I didn’t think it was in the moment. I laughed with her.
Ironically, my mom experienced her own racial conflict as a kid. Growing up in a majority white school in Miami, she used to go to bed praying to God that one day, she would wake up with blonde hair and blue eyes. I imagine a scrawny, nine-year-old, sitting crisscross, her hands folded. In prayer. In my mom’s little-innocent-girl head, the pinnacle of beauty and comfort in her body meant she needed to become white.

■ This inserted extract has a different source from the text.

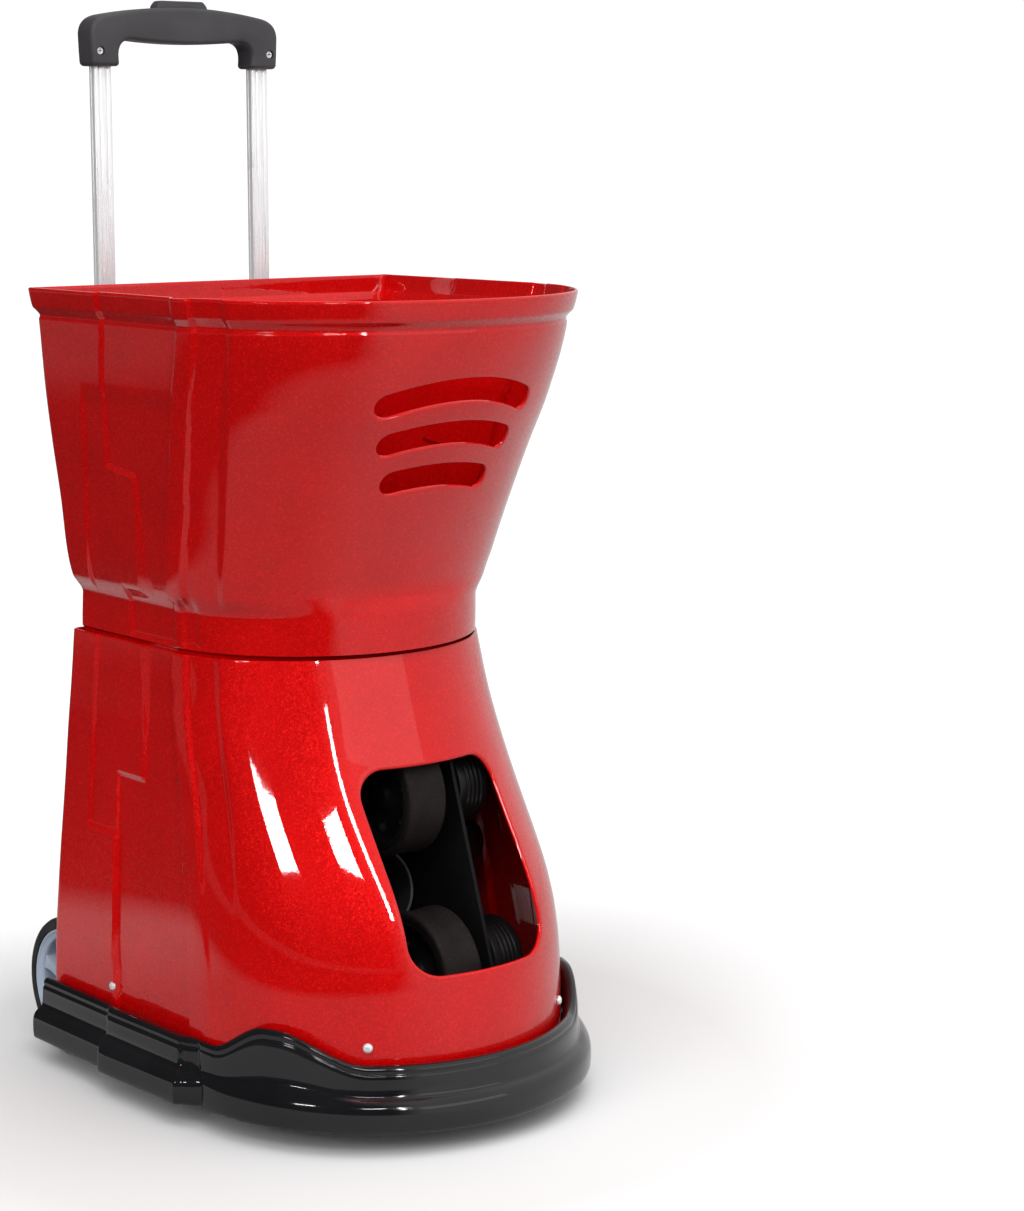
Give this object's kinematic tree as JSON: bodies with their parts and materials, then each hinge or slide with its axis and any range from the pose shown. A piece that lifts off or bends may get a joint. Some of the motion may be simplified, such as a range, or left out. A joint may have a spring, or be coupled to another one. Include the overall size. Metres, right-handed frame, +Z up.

So, after reflecting on the perceived clash of race and Americanness from stories within my life, I get it. It’s easier for people to shove me into one word. It’s easier for them and for me if I am just “white.” When the self-work hasn’t been done by white individuals and individuals of color alike, what else should I expect?
My journey to understanding race and culture and the societally-imposed overlap started with simple things. I immersed myself in literature regarding minorities in America, such as Sikh women in Meeta Kaur’s collection of short stories titled Her Name Is Kaur. I read up on the construction behind racism in Ibram X. Kendi’s How to Be an Antiracist. I read a case study about Asian-American teenagers who called white Americans “real Americans” or “American Americans,” confirming how I feel; my Americanness is invalid.
I try to apply what I learn. I attempt to see color but not use it as a means to judge.
Then I hear people say things like “ha I’m so cultured,” or “bruh, get woke” or I hear “I’m not a racist. I am the least racist person that you have ever met.” And I think, as writer Ijeoma Oluo scrutinizes in her book titled So You Want to Talk About Race, “it is easy to get caught in the talk and think you are doing so much more than just that — talk.” It is easy to post something on an Instagram story and feel good. Oluo constantly receives requests to discuss race and explains people “want to feel better, but they don’t want to do better.” This conversation is not solely about self-validation. It’s about self-reconciliation; whereby, one can gradually earn an open mind through strenuous self-awareness.
Luckily, life grants me some breaks from being an American-Punjabi woman. I am revived by a rainbow palette of aerie models, I see Lily Singh, a bisexual Canadian-Punjabi woman claiming a spot in the white-male dominated field of late-night entertainment, I see Mindy Kaling playing lead roles in blockbuster Hollywood movies… and in stories like these, I finally see me. Hopefully, I’ve demonstrated that conversing and reflecting on race and culture is worthwhile — but also that it’s a journey. White’s a nice color — I love my white sneakers — but I need more than just white. I’m refreshed by the few individuals of color who have achieved a publicly recognized cultural authenticity. It took me long enough to realize: I, too, am America.